CANON, in the ancient music, is a rule or mode of determining the intervals of notes. Ptolemy, rejecting the Aristoxenian way of measuring the intervals in music, by the magnitude of a tone, which was supposed to be formed by the difference between a diapente and a diatessaron, thought that musical intervals should be distinguished according to the ratios or proportions which the sounds terminating those intervals bear to one another, when considered according to their degree of acuteness or gravity, which, before Aristoxenus, was the old Pythagorean way.
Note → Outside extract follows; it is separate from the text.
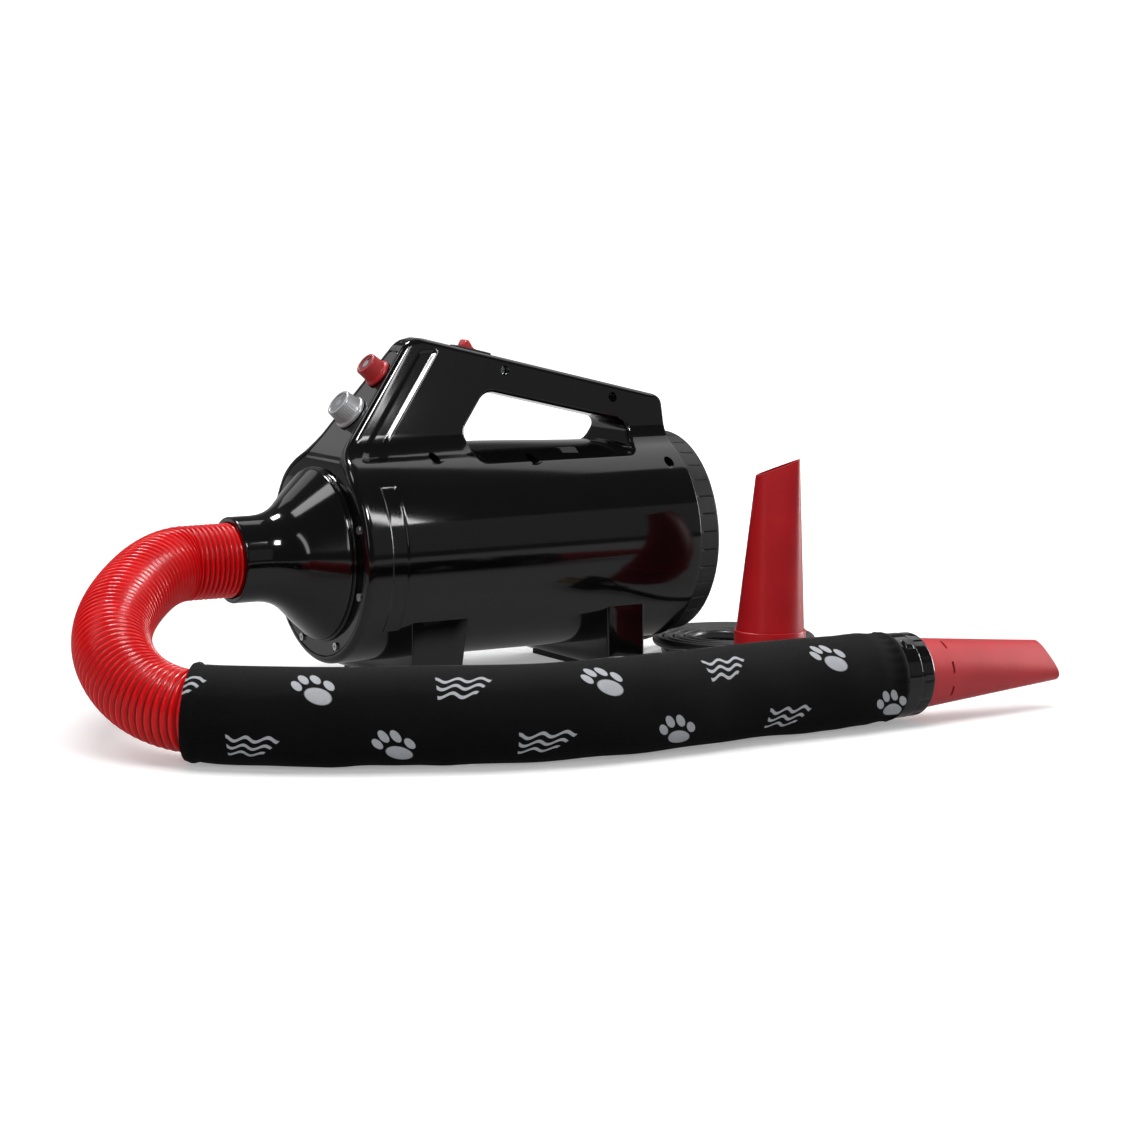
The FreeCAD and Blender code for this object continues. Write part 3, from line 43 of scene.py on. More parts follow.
# Camera: seen from the hose side, a little above the floor, with a long lens
camera = {
    "turn": -30.5,        # degrees about the vertical
    "rise": 7.4,          # degrees above the floor
    "target": (150, 0, 83),
    "distance": 2650,
    "lens": 105.6,
}


def placeCamera(c):
    turn = math.radians(c["turn"])
    rise = math.radians(c["rise"])
    back = np.array([math.sin(turn) * math.cos(rise), -math.cos(turn) * math.cos(rise), math.sin(rise)])
    data = bpy.data.cameras.new("view")
    data.lens = c["lens"]
    data.sensor_width = 36
    data.clip_start = 0.05
    data.clip_end = 60
    eye = bpy.data.objects.new("view", data)
    eye.location = (np.array(c["target"]) + back * c["distance"]) * mm
    eye.rotation_euler = (math.radians(90) - rise, 0, turn)
    bpy.context.scene.collection.objects.link(eye)
    bpy.context.scene.camera = eye


placeCamera(camera)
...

He therefore
made the diapason consist in a double ratio, the diapente in a sesquialterate, the diatessaron in a sesquitertian, and the tone itself in a sesqui-octave, and all the other intervals according to the proportion of the sounds that terminate them; wherefore taking the canon, as it is called, for a determinate line of any length, he shows how this canon is to be cut accordingly, so that it may represent the respective intervals; and this method answers exactly to experiment, in the different lengths of musical chords. From this canon Ptolemy and his followers have been called Canonici, as those of Aristoxenus were called Musici.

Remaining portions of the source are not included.